**Task inputs**
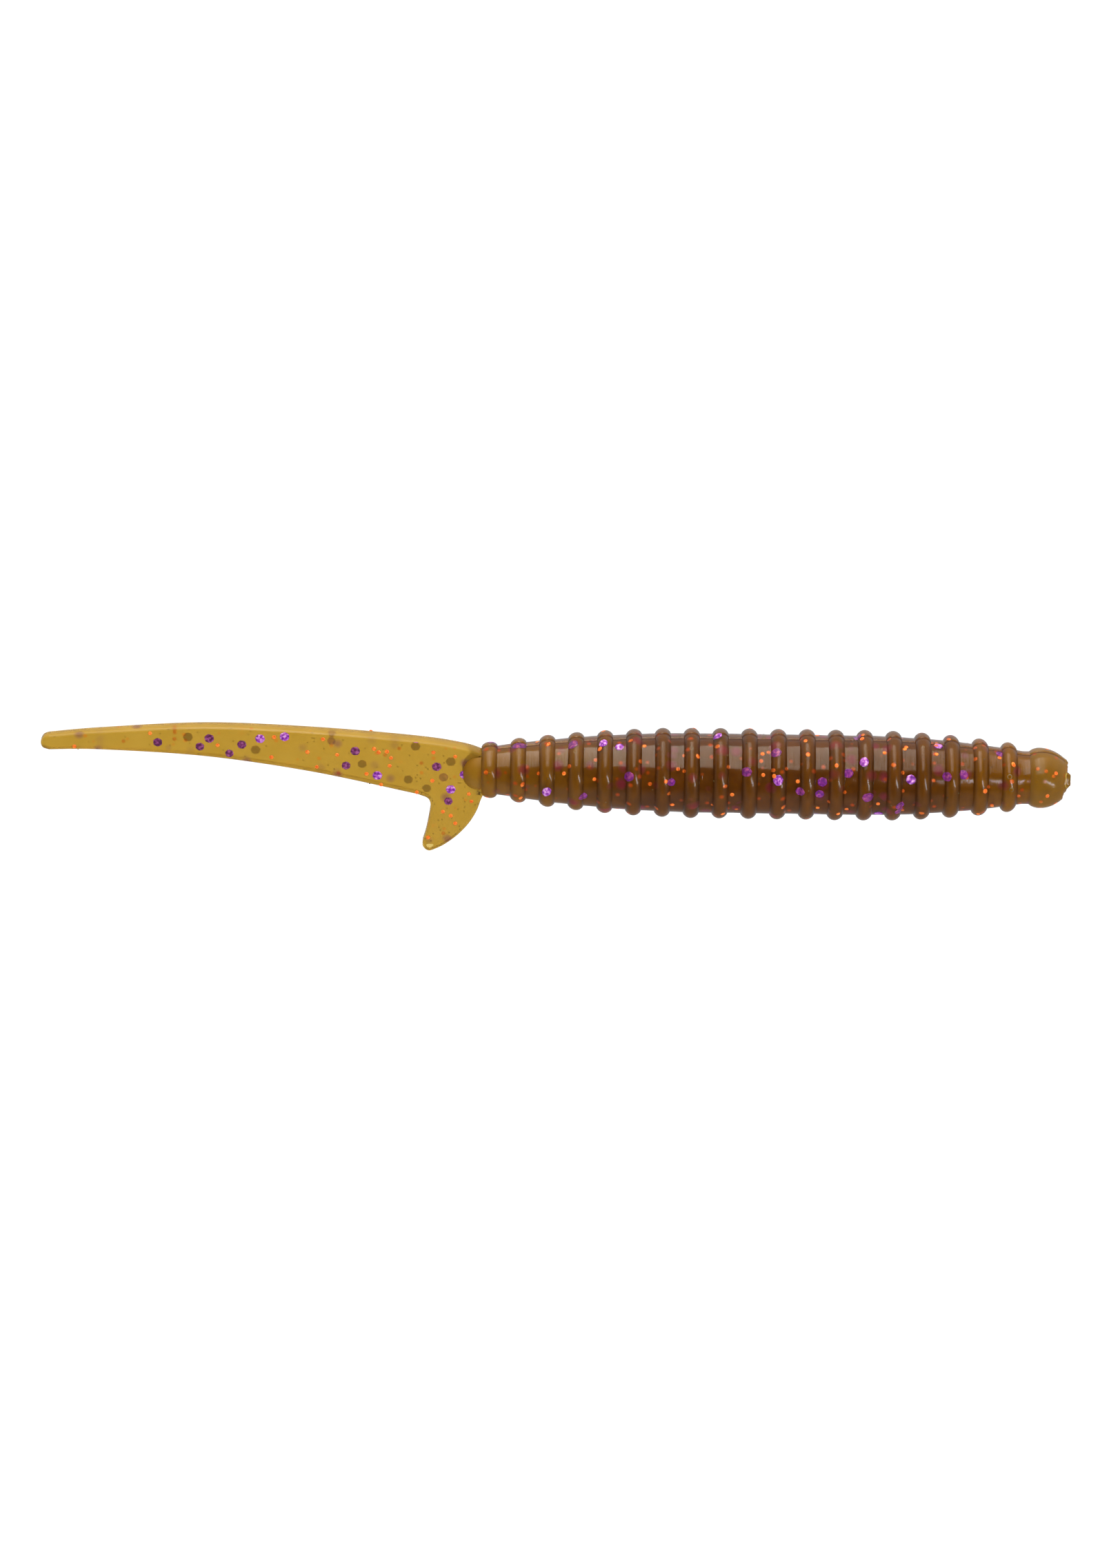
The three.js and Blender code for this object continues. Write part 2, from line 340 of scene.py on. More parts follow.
def painted_seam_shade(nodes, v, w):
    """The painted shade beside the seam, by the distance of w from the seam, and only far enough out in v."""
    away = nodes.maths("ABSOLUTE", nodes.maths("SUBTRACT", w, SEAM_MIDDLE))
    inside = nodes.maths("SUBTRACT", SEAM_INSIDE, nodes.maths("ABSOLUTE", v))
    away = nodes.maths("ADD", away, nodes.maths("MAXIMUM", inside, 0.0))
    return nodes.ramp(away, SEAM_PAINTED_SHADE)


def soft_plastic(
    name, dark, light, transmission, streaks, lumps, coat, roughness=0.2, rib=False, seam=False, glitter=()
):
    """Tinted clear soft plastic, with a little of the light scattered at once.
    streaks and lumps are the heights, in millimetres, of the mould's turning marks and of its unevenness.
    coat is the weight of its wet-looking surface. With seam, a line beside the parting line gets painted
    shade; with rib, a rib's feet get painted shade."""
    nodes = Nodes(name)
    rest = nodes.rest()
    shader = nodes.shader
    colour = nodes.ramp(nodes.noise(rest, 0.35, 3), list(zip(CLOUD, (dark, light))))
    split = nodes.add("ShaderNodeSeparateXYZ", Vector=rest)
    # Painted shade at a rib's feet.
    if rib:
        colour = nodes.tinted(colour, painted_rib_foot_shade(nodes, split.outputs["X"]))
    # Painted shade in a line beside the parting line.
    if seam:
        colour = nodes.tinted(colour, painted_seam_shade(nodes, split.outputs["Y"], split.outputs["Z"]))
    nodes.set(shader, "Base Color", blurred_glitter(nodes, colour, glitter))
    nodes.set(shader, "Roughness", roughness)
    nodes.set(shader, "IOR", PLASTIC_IOR)
    nodes.set(shader, "Specular IOR Level", 0.4)
    nodes.set(shader, "Transmission Weight", transmission)
    glossy_coat(nodes, coat)
    marks = nodes.maths("MULTIPLY", nodes.noise(nodes.scaled(rest, TURNING_MARKS), 1.0, 2, 0.6), streaks)
    unevenness = nodes.maths("MULTIPLY", nodes.noise(rest, 0.9, 2), lumps)
    normal = nodes.bump(nodes.maths("ADD", marks, unevenness), MM)
    nodes.set(shader, "Normal", normal)
    nodes.set(shader, "Coat Normal", normal)
    return nodes.material


# A foil's first colour is painted shade in its creases, its second its own colour and its third a painted
# glint.
FOIL_SHADE_AND_GLINT_LEVELS = (0.37, 0.52, 0.68)  # levels of the noise at which a foil has each of its three colours
CREASE_HEIGHT = 0.05  # of a foil, in millimetres


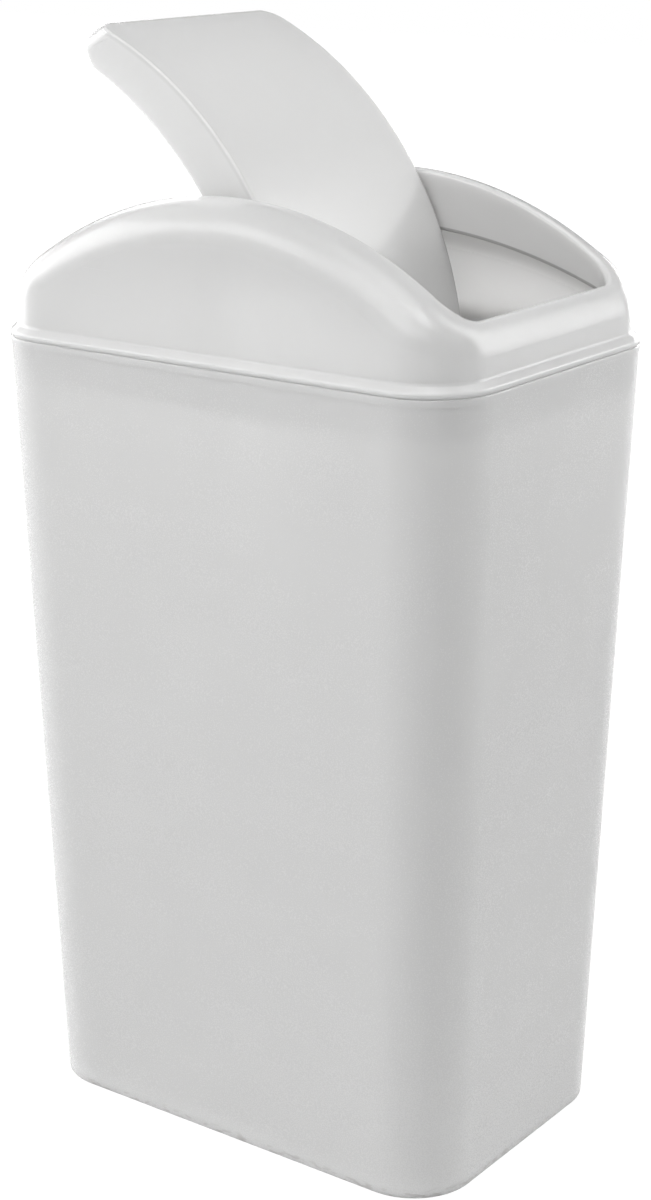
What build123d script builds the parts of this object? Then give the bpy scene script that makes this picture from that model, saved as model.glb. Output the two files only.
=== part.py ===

**Requirements**
Restate the data above exactly, keeping each word as it stands.

**Answer in full**
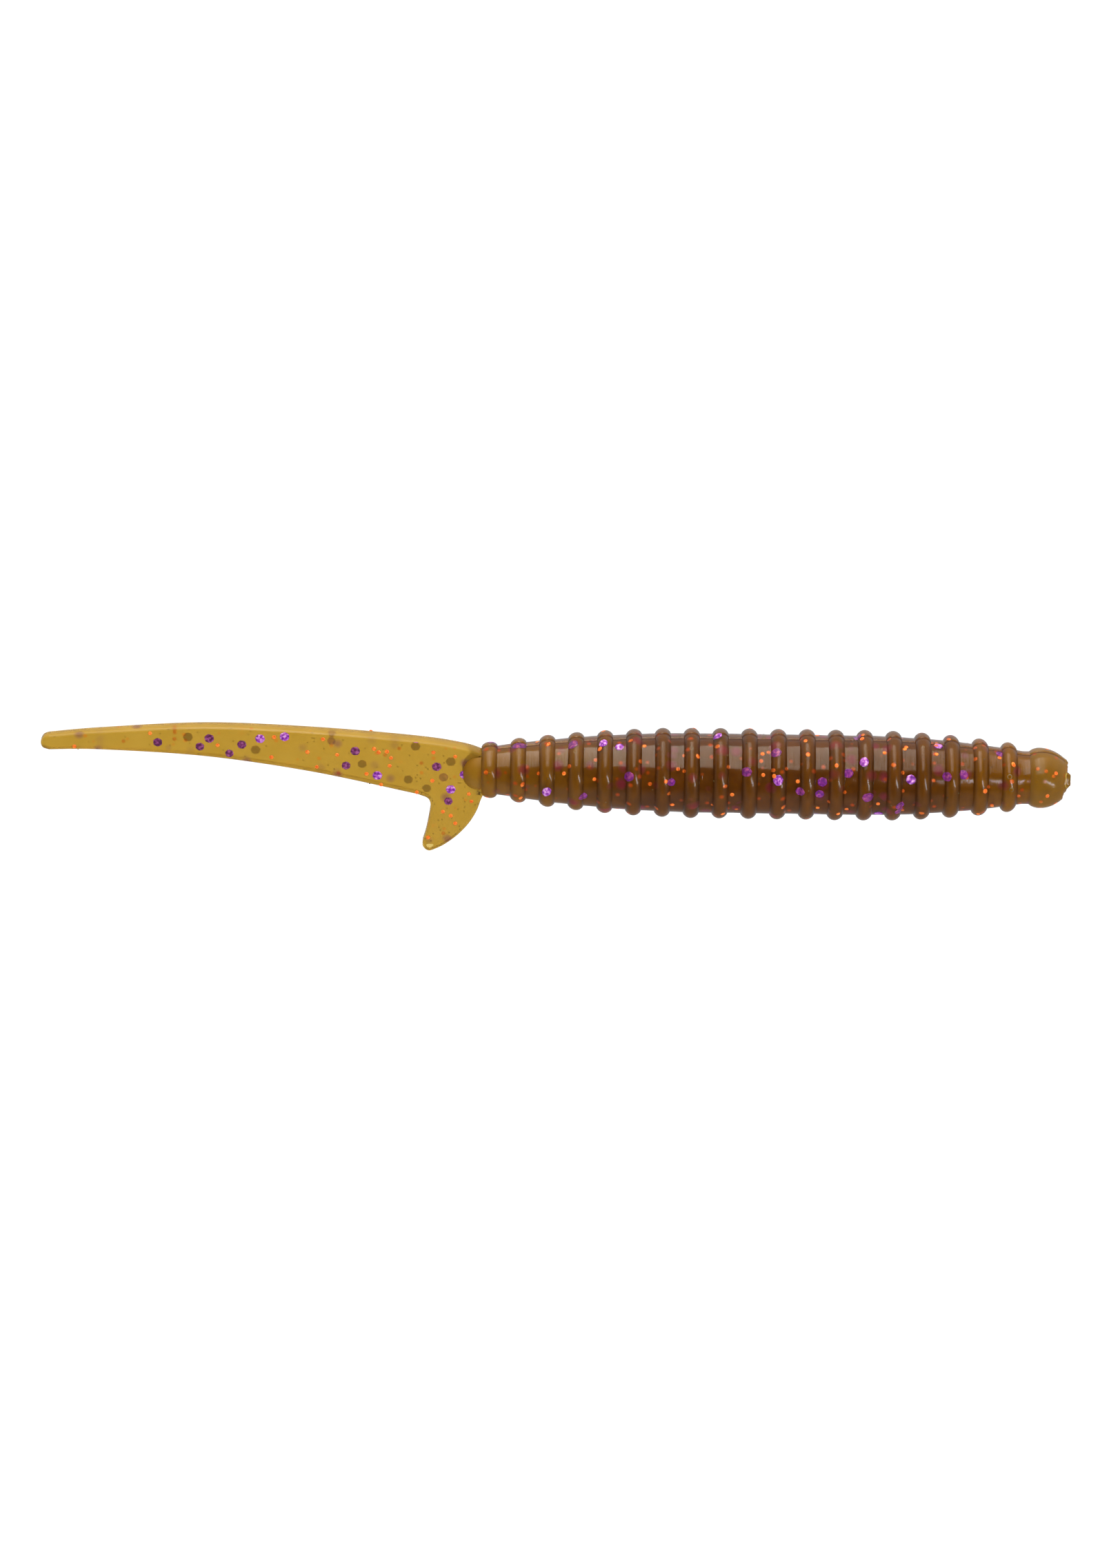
The three.js and Blender code for this object continues. Write part 2, from line 340 of scene.py on. More parts follow.
def painted_seam_shade(nodes, v, w):
    """The painted shade beside the seam, by the distance of w from the seam, and only far enough out in v."""
    away = nodes.maths("ABSOLUTE", nodes.maths("SUBTRACT", w, SEAM_MIDDLE))
    inside = nodes.maths("SUBTRACT", SEAM_INSIDE, nodes.maths("ABSOLUTE", v))
    away = nodes.maths("ADD", away, nodes.maths("MAXIMUM", inside, 0.0))
    return nodes.ramp(away, SEAM_PAINTED_SHADE)


def soft_plastic(
    name, dark, light, transmission, streaks, lumps, coat, roughness=0.2, rib=False, seam=False, glitter=()
):
    """Tinted clear soft plastic, with a little of the light scattered at once.
    streaks and lumps are the heights, in millimetres, of the mould's turning marks and of its unevenness.
    coat is the weight of its wet-looking surface. With seam, a line beside the parting line gets painted
    shade; with rib, a rib's feet get painted shade."""
    nodes = Nodes(name)
    rest = nodes.rest()
    shader = nodes.shader
    colour = nodes.ramp(nodes.noise(rest, 0.35, 3), list(zip(CLOUD, (dark, light))))
    split = nodes.add("ShaderNodeSeparateXYZ", Vector=rest)
    # Painted shade at a rib's feet.
    if rib:
        colour = nodes.tinted(colour, painted_rib_foot_shade(nodes, split.outputs["X"]))
    # Painted shade in a line beside the parting line.
    if seam:
        colour = nodes.tinted(colour, painted_seam_shade(nodes, split.outputs["Y"], split.outputs["Z"]))
    nodes.set(shader, "Base Color", blurred_glitter(nodes, colour, glitter))
    nodes.set(shader, "Roughness", roughness)
    nodes.set(shader, "IOR", PLASTIC_IOR)
    nodes.set(shader, "Specular IOR Level", 0.4)
    nodes.set(shader, "Transmission Weight", transmission)
    glossy_coat(nodes, coat)
    marks = nodes.maths("MULTIPLY", nodes.noise(nodes.scaled(rest, TURNING_MARKS), 1.0, 2, 0.6), streaks)
    unevenness = nodes.maths("MULTIPLY", nodes.noise(rest, 0.9, 2), lumps)
    normal = nodes.bump(nodes.maths("ADD", marks, unevenness), MM)
    nodes.set(shader, "Normal", normal)
    nodes.set(shader, "Coat Normal", normal)
    return nodes.material


# A foil's first colour is painted shade in its creases, its second its own colour and its third a painted
# glint.
FOIL_SHADE_AND_GLINT_LEVELS = (0.37, 0.52, 0.68)  # levels of the noise at which a foil has each of its three colours
CREASE_HEIGHT = 0.05  # of a foil, in millimetres


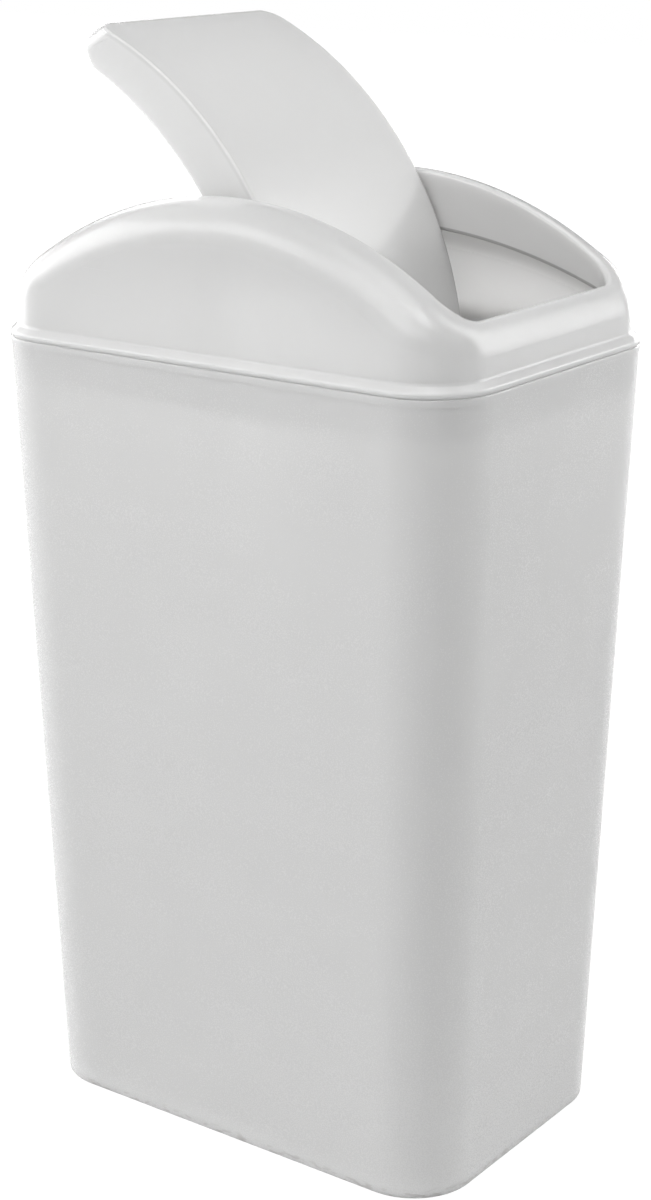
What build123d script builds the parts of this object? Then give the bpy scene script that makes this picture from that model, saved as model.glb. Output the two files only.
=== part.py ===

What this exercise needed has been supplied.